In this case, petitioner presented evidence that respondent had engaged in a pattern of controlling and abusive behavior toward her. As the trial court found, respondent had attempted to control petitioner through threats and intimidating actions. His behavior had been volatile and aggressive, and petitioner testified that it had been escalating. As described above, on both Thanksgiving 2009 and Easter 2010, respondent had pushed petitioner up against the wall and threatened her.

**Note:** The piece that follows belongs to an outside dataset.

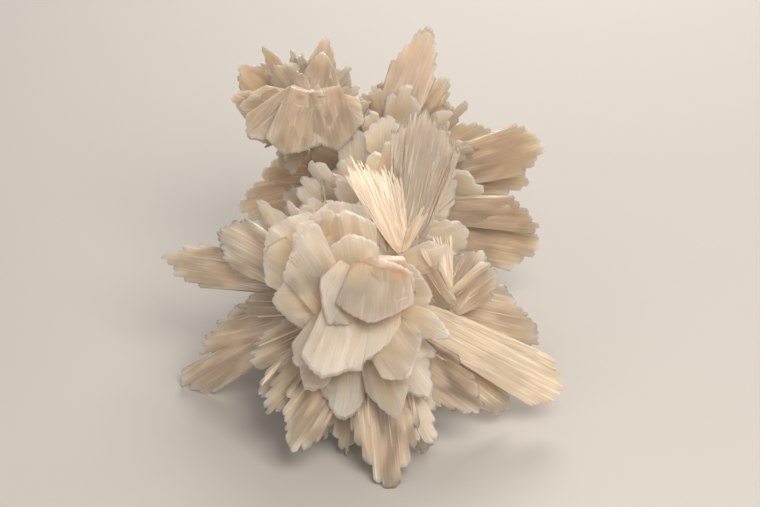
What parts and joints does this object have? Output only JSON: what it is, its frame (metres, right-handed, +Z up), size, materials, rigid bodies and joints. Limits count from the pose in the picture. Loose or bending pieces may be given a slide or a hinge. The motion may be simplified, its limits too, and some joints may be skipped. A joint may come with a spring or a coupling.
{
  "type": "mineral specimen",
  "caption": "Hydroboracite specimen: intergrown bursts of flat, toothed, milky white crystal blades with silky fans, standing on its own blade ends",
  "frame": {"origin": "middle of the cluster's footprint, on the plane that it stands on", "axes": "+Z up, -Y towards the viewer of the front burst, +X to that viewer's right"},
  "size_m": [0.0612, 0.0744, 0.0427],
  "materials": {
    "crystal": "milky, silky gloss"
  },
  "bodies": {
    "root": {"crystal_cluster": "crystal"}
  },
  "joints": []
}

Respondent’s actions reflect a continuing desire to control petitioner and a willingness to menace and physically harass her in order to do so. Respondent has told petitioner that he is vindictive and that he could make her life “a living hell,” and he has expressed a desire to take their child from her. Significantly, respondent persisted in his controlling and intimidating conduct toward petitioner even after the trial court issued the temporary restraining order; he violated the order by coming near the safe house and having a friend call petitioner. The evidence of respondent’s past and continuing behavior toward petitioner was sufficient to establish that petitioner was in imminent danger of further abuse.

Affirmed. 
      
       Although we have discretion to review this case de novo, ORS 19.415(3)(b), respondent has not requested such review, and we perceive no reason to exercise our discretion to conduct our review de novo. See ORAP 5.40(8)(c) (providing that we will exercise our discretion to review de novo only in “exceptional cases”).